Another interesting one is the Ford Fusion's win as top premium mid-sized car. When Ford was churning out indifferent Tauruses and 500s (before Alan Mulally's dramatic entrance), this category would definitely have been won by a foreign car. Ford's eye came off the ball on mid-sized cars while it concentrated on SUVs, and it turned out sedans that only rental agencies loved. The Fusion is a huge step up.

Ford had seven wins in the survey (the most of any manufacturer), including the Fusion Hybrid, which trumped the Prius. Since Ford badly trails Toyota in actual hybrid sales, this suggests that Ford could do better in getting out the message that it has a high-quality domestic competitor that would leave buyers smiling.

And the very retro Dodge Challenger won as the top sporty car. I would have expected this category to go foreign, or at least to the Corvette. Since the Challenger has great styling and good performance but a bland, disappointing interior it's hardly a packaging champ.

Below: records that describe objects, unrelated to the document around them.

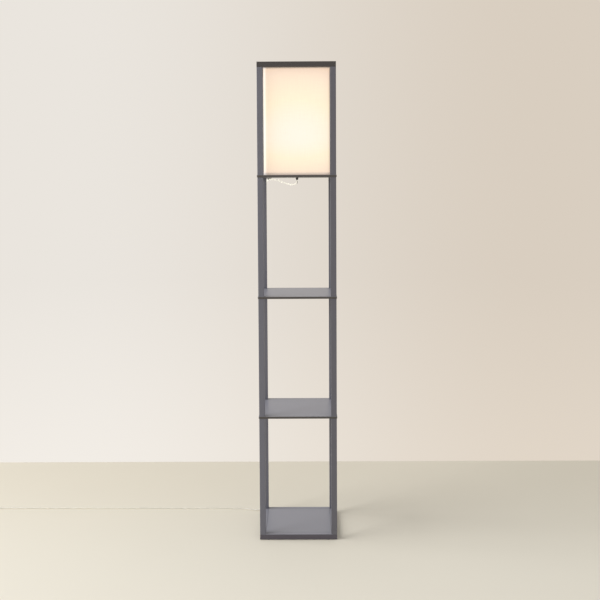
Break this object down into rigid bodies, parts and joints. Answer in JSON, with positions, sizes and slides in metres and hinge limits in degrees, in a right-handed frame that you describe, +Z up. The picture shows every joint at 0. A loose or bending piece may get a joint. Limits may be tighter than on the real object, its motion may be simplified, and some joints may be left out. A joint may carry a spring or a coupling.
{
  "type": "shelf floor lamp",
  "caption": "Tall square shelf floor lamp: dark painted posts and thin shelves, with a pale fabric shade in the head bay, a pull chain and a clear mains cord",
  "frame": {"origin": "on the floor, under the middle of the square base", "axes": "+Z up, -Y to the front, +X to the right seen from the front"},
  "size_m": [1.3641, 0.3036, 1.6],
  "materials": {
    "painted_wood": "satin",
    "plain_wood": "matte",
    "zinc_steel": "satin",
    "brass": "satin",
    "nickel": "gloss",
    "shade_fabric": "matte",
    "dark_plastic": "matte",
    "white_plastic": "satin",
    "bulb_glow": "matte",
    "clear_vinyl": "gloss",
    "felt": "matte"
  },
  "bodies": {
    "stand": {"base_dowels": "plain_wood", "base_panel": "painted_wood", "base_rail_front": "painted_wood", "base_rail_left": "painted_wood", "base_rail_rear": "painted_wood", "base_rail_right": "painted_wood", "base_screws": "zinc_steel", "bulb_body": "white_plastic", "bulb_cap": "nickel", "bulb_globe": "bulb_glow", "centre_contact": "brass", "chain_guide": "dark_plastic", "cord_bushing": "clear_vinyl", "cord_clips": "dark_plastic", "cord_coil": "clear_vinyl", "cord_inner": "clear_vinyl", "cord_lead": "clear_vinyl", "cord_tie": "white_plastic", "foot_pads": "felt", "head_post_front_left": "painted_wood", "head_post_front_right": "painted_wood", "head_post_rear_left": "painted_wood", "head_post_rear_right": "painted_wood", "holder_body": "dark_plastic", "holder_cap": "dark_plastic", "holder_ring_nut": "dark_plastic", "lamp_deck": "painted_wood", "lower_post_front_left": "painted_wood", "lower_post_front_right": "painted_wood", "lower_post_rear_left": "painted_wood", "lower_post_rear_right": "painted_wood", "lower_shelf": "painted_wood", "middle_post_front_left": "painted_wood", "middle_post_front_right": "painted_wood", "middle_post_rear_left": "painted_wood", "middle_post_rear_right": "painted_wood", "middle_shelf": "painted_wood", "nipple_nut": "zinc_steel", "nipple_washers": "zinc_steel", "plug_blades": "brass", "plug_body": "clear_vinyl", "post_inserts": "brass", "post_studs": "zinc_steel", "screw_shell": "brass", "shade_carrier": "zinc_steel", "shade_fabric": "shade_fabric", "shade_top_ring": "zinc_steel", "threaded_nipple": "zinc_steel", "top_post_dowels": "plain_wood", "top_rail_dowels": "plain_wood", "top_rail_front": "painted_wood", "top_rail_left": "painted_wood", "top_rail_rear": "painted_wood", "top_rail_right": "painted_wood", "upper_post_front_left": "painted_wood", "upper_post_front_right": "painted_wood", "upper_post_rear_left": "painted_wood", "upper_post_rear_right": "painted_wood"},
    "pull_switch": {"pull_chain": "brass", "switch_slider": "dark_plastic"}
  },
  "joints": [
    {"name": "pull_chain_slide", "type": "slide", "parent": "stand", "child": "pull_switch", "axis": [0, 0, -1], "range_m": [0, 0.008], "stiffness_N_per_m": 400, "springref_m": -0.002}
  ]
}
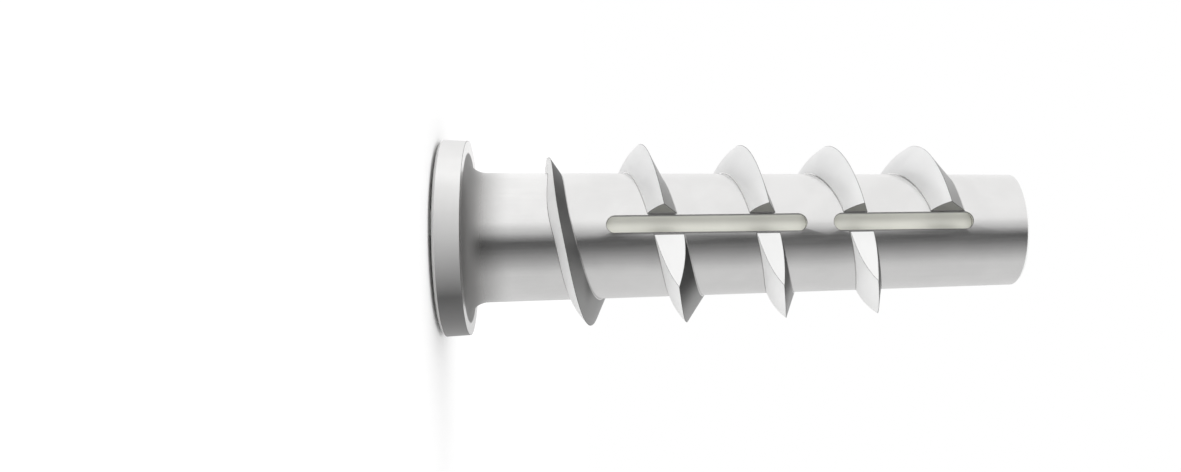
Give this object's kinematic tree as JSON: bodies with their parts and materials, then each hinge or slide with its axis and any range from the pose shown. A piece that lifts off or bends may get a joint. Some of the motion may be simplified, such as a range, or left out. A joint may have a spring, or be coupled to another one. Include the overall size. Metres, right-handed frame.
{
  "type": "aerated concrete anchor",
  "caption": "Die-cast screw-in anchor for aerated concrete: round flange, tapered barrel with a coarse broken thread, side grooves and a hexagon socket.",
  "frame": {"origin": "on the axis, at the top face of the raised boss on the head, which the anchor stands on", "axes": "+Z along the axis from the head to the tip; the side grooves and the boss's wings lie at -Y and +Y"},
  "size_m": [0.0222, 0.0222, 0.0644],
  "materials": {
    "zinc": "bright zinc die-casting, satin"
  },
  "bodies": {
    "root": {"anchor_body": "zinc"}
  },
  "joints": []
}
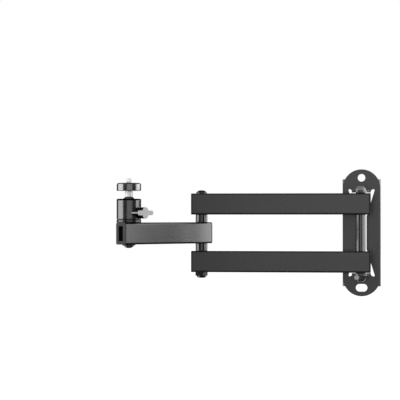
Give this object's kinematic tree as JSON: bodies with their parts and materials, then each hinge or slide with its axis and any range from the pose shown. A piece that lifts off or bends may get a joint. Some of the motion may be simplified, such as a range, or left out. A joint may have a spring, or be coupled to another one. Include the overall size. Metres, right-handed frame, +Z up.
{
  "type": "projector wall mount",
  "caption": "Double-arm swivel wall mount with a folding elbow, a forearm and a small ball head with a threaded stud for a projector or camera.",
  "frame": {"origin": "on the wall, at the middle of the wall plate", "axes": "+Z up, +Y into the wall, -Y into the room; the arms reach toward -X at rest"},
  "size_m": [0.2939, 0.1498, 0.15],
  "materials": {
    "black_paint": "fine satin powder coat",
    "forearm_paint": "fine satin powder coat",
    "black_bolt": "black zinc plate, satin",
    "dark_spacer": "dark turned steel, satin",
    "black_plastic": "moulded, fine matt",
    "dark_anodised": "turned and anodised, satin",
    "platform_metal": "turned and anodised, bright satin",
    "knob_metal": "satin face, black sides",
    "chrome": "polished",
    "plain_steel": "plain",
    "acetal": "natural acetal",
    "pad_rubber": "matt"
  },
  "bodies": {
    "wall_bracket": {"wall_plate": "black_paint", "wall_bolt": "black_bolt", "wall_nut": "black_bolt"},
    "arms": {"upper_arm": "black_paint", "lower_arm": "black_paint", "upper_pivot_bush": "black_plastic", "lower_pivot_bush": "black_plastic", "pivot_post": "dark_spacer", "upper_arm_wall_plug": "black_plastic", "upper_arm_elbow_plug": "black_plastic", "lower_arm_wall_plug": "black_plastic", "lower_arm_elbow_plug": "black_plastic", "elbow_bolt": "black_bolt", "elbow_nut": "black_bolt", "upper_elbow_spacer": "dark_spacer", "lower_elbow_spacer": "dark_spacer"},
    "forearm_unit": {"forearm": "forearm_paint", "elbow_bush": "black_plastic", "forearm_elbow_plug": "black_plastic", "forearm_head_plug": "black_plastic", "base_screw": "black_bolt", "base_washer": "black_bolt", "head_base": "dark_anodised", "pan_clip": "plain_steel"},
    "ball_housing": {"head_housing": "dark_anodised", "ball_seat": "acetal"},
    "ball_unit": {"ball_stem": "chrome"},
    "platform_unit": {"platform": "platform_metal", "platform_pad": "pad_rubber"},
    "knob_unit": {"lock_knob": "knob_metal", "lock_screw": "plain_steel"}
  },
  "joints": [
    {"name": "wall_swivel", "type": "hinge", "parent": "wall_bracket", "child": "arms", "pos_m": [0, -0.027, 0], "axis": [0, 0, 1], "range_deg": [0, 180]},
    {"name": "elbow_swivel", "type": "hinge", "parent": "arms", "child": "forearm_unit", "pos_m": [-0.188, -0.027, 0], "axis": [0, 0, 1], "range_deg": [-217, 107]},
    {"name": "head_pan", "type": "hinge", "parent": "forearm_unit", "child": "ball_housing", "pos_m": [-0.2574, -0.12612, 0.0125], "axis": [0, 0, 1], "continuous": true},
    {"name": "ball_tilt", "type": "hinge", "parent": "ball_housing", "child": "ball_unit", "pos_m": [-0.2574, -0.12612, 0.034], "axis": [0.8988, -0.4384, 0], "range_deg": [-35, 35]},
    {"name": "platform_spin", "type": "hinge", "parent": "ball_unit", "child": "platform_unit", "pos_m": [-0.2574, -0.12612, 0.034], "axis": [0, 0, 1], "continuous": true},
    {"name": "lock_knob_turn", "type": "hinge", "parent": "ball_housing", "child": "knob_unit", "pos_m": [-0.2574, -0.12612, 0.0234], "axis": [0.8988, -0.4384, 0], "range_deg": [0, 360]}
  ]
}
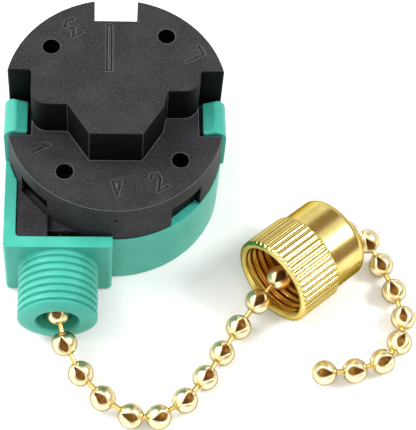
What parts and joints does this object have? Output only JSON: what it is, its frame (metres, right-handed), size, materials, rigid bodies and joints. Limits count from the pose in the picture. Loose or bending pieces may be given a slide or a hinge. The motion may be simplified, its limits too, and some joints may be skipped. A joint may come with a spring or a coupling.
{
  "type": "pull cord switch",
  "caption": "Round rotary switch with a square threaded nozzle, push-in wire entries, a bead pull chain and a knurled cap nut on the chain.",
  "frame": {"origin": "the switch's turning axis at its flat base", "axes": "+Z along the turning axis to the wire side; the nozzle points along -Y"},
  "size_m": [0.0527, 0.0498, 0.0231],
  "materials": {
    "teal_plastic": "satin moulded",
    "black_plastic": "fine matte grain",
    "steel": "drawn wire and turned pin",
    "white_plastic": "natural moulded",
    "fibre": "vulcanised fibre",
    "contact_brass": "stamped",
    "chain_brass": "bright plated",
    "nut_brass": "polished"
  },
  "bodies": {
    "case": {"housing": "teal_plastic", "cover": "black_plastic", "centre_pin": "steel", "thrust_washer": "fibre", "return_spring": "steel", "detent_spring": "steel", "terminal_line": "contact_brass", "wire_clamp_line": "steel", "terminal_one": "contact_brass", "wire_clamp_one": "steel", "terminal_two": "contact_brass", "wire_clamp_two": "steel", "terminal_three": "contact_brass", "wire_clamp_three": "steel"},
    "wheel": {"pull_wheel": "white_plastic", "wound_chain": "chain_brass"},
    "chain": {"inner_chain": "chain_brass", "pull_chain": "chain_brass"},
    "nut": {"cap_nut": "nut_brass"},
    "rotor": {"rotor": "white_plastic", "contact_star": "contact_brass", "ratchet_spring": "steel"},
    "ratchet": {"ratchet_ring": "white_plastic"},
    "detent": {"detent_ball": "steel"}
  },
  "joints": [
    {"name": "chain_pull", "type": "slide", "parent": "case", "child": "chain", "axis": [0, -1, 0], "range_m": [0, 0.0112], "stiffness_N_per_m": 120, "springref_m": -0.01},
    {"name": "wheel_turn", "type": "hinge", "parent": "case", "child": "wheel", "pos_m": [0, 0, 0.00575], "axis": [0, 0, 1], "range_deg": [0, 91], "deforming": ["return_spring"]},
    {"name": "rotor_index", "type": "hinge", "parent": "case", "child": "rotor", "pos_m": [0, 0, 0.0127], "axis": [0, 0, 1], "continuous": true},
    {"name": "ratchet_lift", "type": "slide", "parent": "rotor", "child": "ratchet", "axis": [0, 0, 1], "range_m": [-0.00075, 0], "deforming": ["ratchet_spring"]},
    {"name": "detent_press", "type": "slide", "parent": "case", "child": "detent", "axis": [0, 1, 0], "range_m": [-0.00045, 0], "deforming": ["detent_spring"]},
    {"name": "nut_spin", "type": "hinge", "parent": "chain", "child": "nut", "pos_m": [0.01978, -0.01791, 0.00648], "axis": [0.7564, 0.6483, -0.087], "continuous": true}
  ],
  "couplings": [
    {"joint": "wheel_turn", "follows": "chain_pull", "rad_per_m": 141.44}
  ]
}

American carmakers still have lots of challenges. Faced with competition, companies (and especially Toyota) are going to get both better and more competitive. Stung by criticism of its bottom-feeding Yaris subcompact, Toyota is bringing it back in 2012 with dramatic gains in performance, more standard features, and an interior that finally jettisons the licensed-from-Yugo feel of older models. It's also going after the younger buyers that are a critically important part of the market. Your move, Detroit.